Labour MP and deputy Speaker Sir Lindsay Hoyle has been elected by MPs as the new Commons Speaker, after John Bercow stepped down.

After winning the final round of voting against Chris Bryant, Sir Lindsay was dragged to the chair by MPs, where he pledged to be a “neutral” Speaker.

He also paid tribute to his daughter, Natalie, who died in 2017, saying she would “always be missed”.

The Speaker keeps order in Commons debates and calls MPs to speak.

Speakers must be politically impartial, which means Sir Lindsay will be required to resign from the Labour Party in order to carry out his role.
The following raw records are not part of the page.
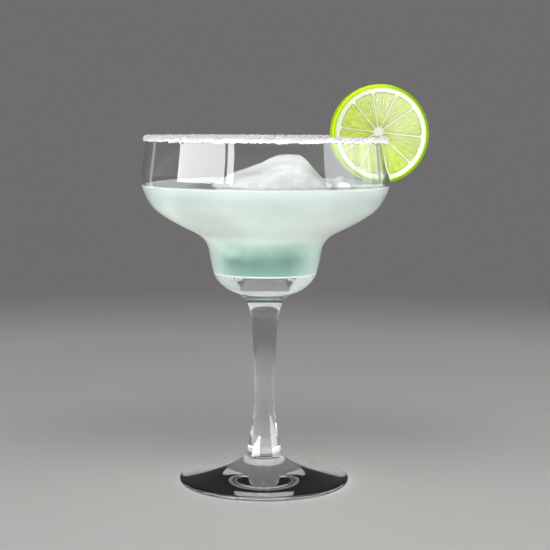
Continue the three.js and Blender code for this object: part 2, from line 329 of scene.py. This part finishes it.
def stillness(tree, place, height):
    """How smooth the surface lies: 1 on top of the drink round the ice, and 0 elsewhere."""
    from_ice = vector_maths(tree, "SUBTRACT", place, (ICE["x"] * MM, ICE["y"] * MM, 0))
    shares = (1 / (STILL_REACH[0] * MM), 1 / (STILL_REACH[1] * MM), 0)
    spread = vector_maths(tree, "LENGTH", vector_maths(tree, "MULTIPLY", from_ice, shares), output="Value")
    on_top = mapped(tree, height, (DRINK_LEVEL - 0.7) * MM, (DRINK_LEVEL - 0.4) * MM)
    return maths(tree, "MULTIPLY", mapped(tree, spread, 1, 1.25, 1, 0), on_top)


def cloudy_drink():
    """Pale green-white liquid, teal in the well, partly from the settled liquid's tint and partly painted
    shade.
    """
    sockets = {
        "Roughness": 0.3, "IOR": DRINK_IOR, "Subsurface Weight": 1, "Subsurface Scale": 0.02,
        "Subsurface Radius": (1, 1, 1),
    }
    material, tree, shader = new_material("cloudy_drink", sockets)
    place = object_coordinates(tree)
    axes = separated(tree, place)
    tree.links.new(drink_colour(tree, place, axes["X"], axes["Z"]), shader.inputs["Base Color"])
    smoother = maths(tree, "MULTIPLY", stillness(tree, place, axes["Z"]), 0.22)
    tree.links.new(maths(tree, "SUBTRACT", 0.3, smoother), shader.inputs["Roughness"])
    return material


def drink_on_floor():
    """The drink's underside, white as if lit from below, partly its own pale colour and partly painted
    light, and without a shine of its own, because it wets the glass.
    """
    # Painted light in part: a near-white colour for the underside, standing in for light from below.
    sockets = {"Base Color": colour(244, 250, 247), "Roughness": 1, "Specular IOR Level": 0}
    return new_material("drink_on_floor", sockets)[0]


def frosted_ice():
    """Wet white ice, cloudy inside, with painted light making it whiter where it stands out of the drink."""
    sockets = {
        "Roughness": 0.35, "IOR": 1.31, "Subsurface Weight": 0.55, "Subsurface Scale": 0.002,
        "Subsurface Radius": (1, 1, 1), "Coat Weight": 0.15, "Coat Roughness": 0.15, "Coat IOR": 1.33,
    }
    material, tree, shader = new_material("frosted_ice", sockets)
    place = object_coordinates(tree)
    cloud = noise_of(tree, place, 120, 5, 0.6)
    grain = noise_of(tree, place, 900, 3, 0.6)
    white = mixed(tree, mapped(tree, cloud, 0.35, 0.7), colour(208, 209, 210), colour(226, 226, 227))
    height = separated(tree, place)["Z"]
    # Painted light: the ice whitens towards its top.
    high = mapped(tree, height, (DRINK_LEVEL + 5.5) * MM, (DRINK_LEVEL + 11.5) * MM)
    white = mixed(tree, high, white, colour(253, 253, 254))
    tree.links.new(white, shader.inputs["Base Color"])
    tree.links.new(mapped(tree, cloud, 0.3, 0.7, 0.28, 0.5), shader.inputs["Roughness"])
    bumped(tree, shader, maths(tree, "ADD", cloud, maths(tree, "MULTIPLY", grain, 0.2)), 0.6, 0.0007)
    return material


def coarse_salt():
    """White crystals, each a little brighter or greyer than the next."""
    sockets = {
        "Roughness": 0.3, "IOR": 1.54, "Subsurface Weight": 0.6, "Subsurface Scale": 0.0007,
        "Subsurface Radius": (1, 1, 1),
    }
    material, tree, shader = new_material("coarse_salt", sockets)
    place = object_coordinates(tree)
    each = voronoi_of(tree, place, 1300, "Color")
    light = separated(tree, each)["X"]
    white = mixed(tree, light, colour(238, 237, 240), colour(253, 252, 252))
    tree.links.new(white, shader.inputs["Base Color"])
    tree.links.new(mapped(tree, light, 0, 1, 0.18, 0.5), shader.inputs["Roughness"])
    return material


def lime_frame(tree, place):
    """Across and up in the wheel's own plane, in metres from its centre."""
    turn = lime_place().to_3x3().transposed()
    moved = vector_maths(tree, "SUBTRACT", place, tuple(lime_place().translation * MM))
    return [vector_maths(tree, "DOT_PRODUCT", moved, tuple(turn[k]), "Value") for k in (0, 1)]


def from_centre(tree, across, up):
    squares = maths(tree, "ADD", maths(tree, "POWER", across, 2), maths(tree, "POWER", up, 2))
    return maths(tree, "SQRT", squares)


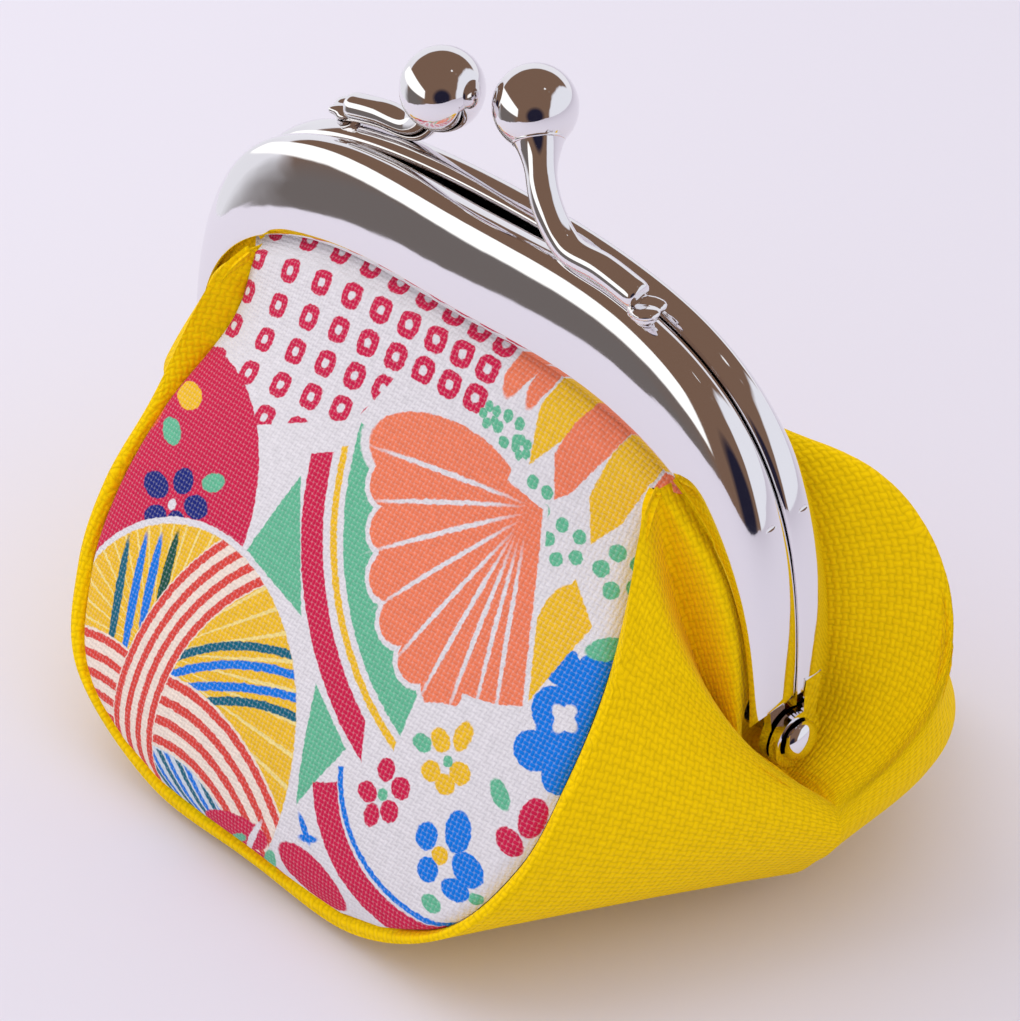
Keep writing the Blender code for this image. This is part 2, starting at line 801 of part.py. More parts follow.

Mr Bercow stood down last week after an eventful and frequently controversial decade in the Speaker’s chair. His resignation as MP for Buckingham was officially confirmed on Monday.

In the fourth and final round of voting, Sir Lindsay – who has been Mr Bercow’s senior deputy for years – received 325 votes to Labour MP Chris Bryant’s 213.

Sir Lindsay, who is the MP for his home constituency of Chorley, in Lancashire, told MPs that “this House will change, but it will change for the better” and he said he would be a “transparent” Speaker.

He also thanked his staff and family and paid tribute to his daughter, saying: “There is one person who is not here; my daughter Natalie. I wish she could have been here. She was everything to all of us.”

Sir Lindsay’s 28-year-old daughter Natalie Lewis-Hoyle was found dead at her home in Essex in December 2017.